Boris Johnson’s official spokesman said the new Omicron variants were being watched carefully but the Government was not considering imposing further restrictions on people.

Infections have nearly doubled in a fortnight in England and more than 1,000 people are being admitted with the virus each day.

The BA.4 and BA.5 variants are thought to be more infectious than the original Omicron strain but just as mild in terms of its effects on the vast majority of people who catch it.

The No 10 spokesman said their emergence was “likely the driving cause for the rise in cases.”

He added: “The latest data suggests that these are now the dominant strains in the UK. But, so far, vaccination means those rising cases haven’t translated into a rise of severe illness or death with no increase in ICU admissions.”

They added: “The key thing for us is vaccination has meant the rise in cases is not translating into ICU admissions and deaths.

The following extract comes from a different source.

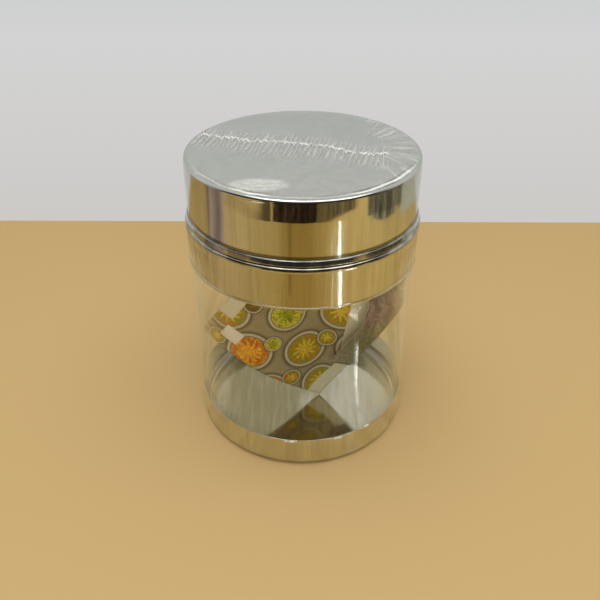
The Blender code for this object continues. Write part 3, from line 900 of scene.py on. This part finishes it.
def lid_film_finish(name):
    """Film on the lid: the zigzag weld, its gathered wrinkles and a faint milkiness, with painted light:
    fold lines of painted highlight and shade, painted glints and highlights, and painted shade over the hem.
    """
    f = finish(name)
    where = f.place()
    x, y, z = f.parts(where)
    along, from_seam = f.plan()
    top = z.ease(LID_TOP - 0.5 * MM, LID_TOP)
    ends = along.within(SEAM_START - 2.0 * MM, SEAM_START, SEAM_END - 1.0 * MM, SEAM_END + 0.5 * MM)
    jitter = f.noise(f.vector(along, 0.0), 620.0, roughness=0.7)
    broken = f.noise(f.vector(along, 0.03), 260.0, roughness=0.6)
    weld = (from_seam + (jitter - 0.5) * (17.0 * MM)).near(0.0, 0.4 * MM, 1.4 * MM) * ends * top
    wander = f.noise(f.vector(along, from_seam * 0.2), 140.0, detail=2.0)
    phase = (along - from_seam * 0.17 + (wander - 0.5) * (5.0 * MM)) * (math.tau / WRINKLE_PITCH)
    reach = f.noise(f.vector(along, 0.07), 190.0, detail=2.0) * (15.0 * MM) + 10.0 * MM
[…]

“But we’ve always been clear Covid hasn’t gone away, which is why we have always continue to urge people to come forward and receive vaccinations when they were due them.

“As you would expect, the UK Health Security Agency (UKHSA) continue to monitor the situation very closely.”

The latest data from the Office for National Statistics (ONS) suggests 1.36million people in England were infected during the week to June 18 – almost double the 797,000 who were estimated to have had the virus at the start of the month.

BA.4 and BA.5 are now the dominant strains, with BA.5 thought to be the most infectious version of the virus ever.

It comes as new data shows nearly all secondary school-age children have Covid-19 antibodies.

The School Infection Survey found found an estimated 99% of secondary pupils and 82% of primary pupils tested positive for Covid antibodies between March 3 and 22 this year.

The testing, in its final round, found there was “significantly higher” antibody levels in both primary and secondary pupils than during the previous round of tests in February, when 97% and 62% of secondary and primary pupils respectively tested positive for the antibodies.

The study also found 78% of children aged between four and seven tested positive for antibodies.

Celebrations for the Queen’s Platinum Jubilee, school holidays and warm weather are also thought to be fuelling the latest surge.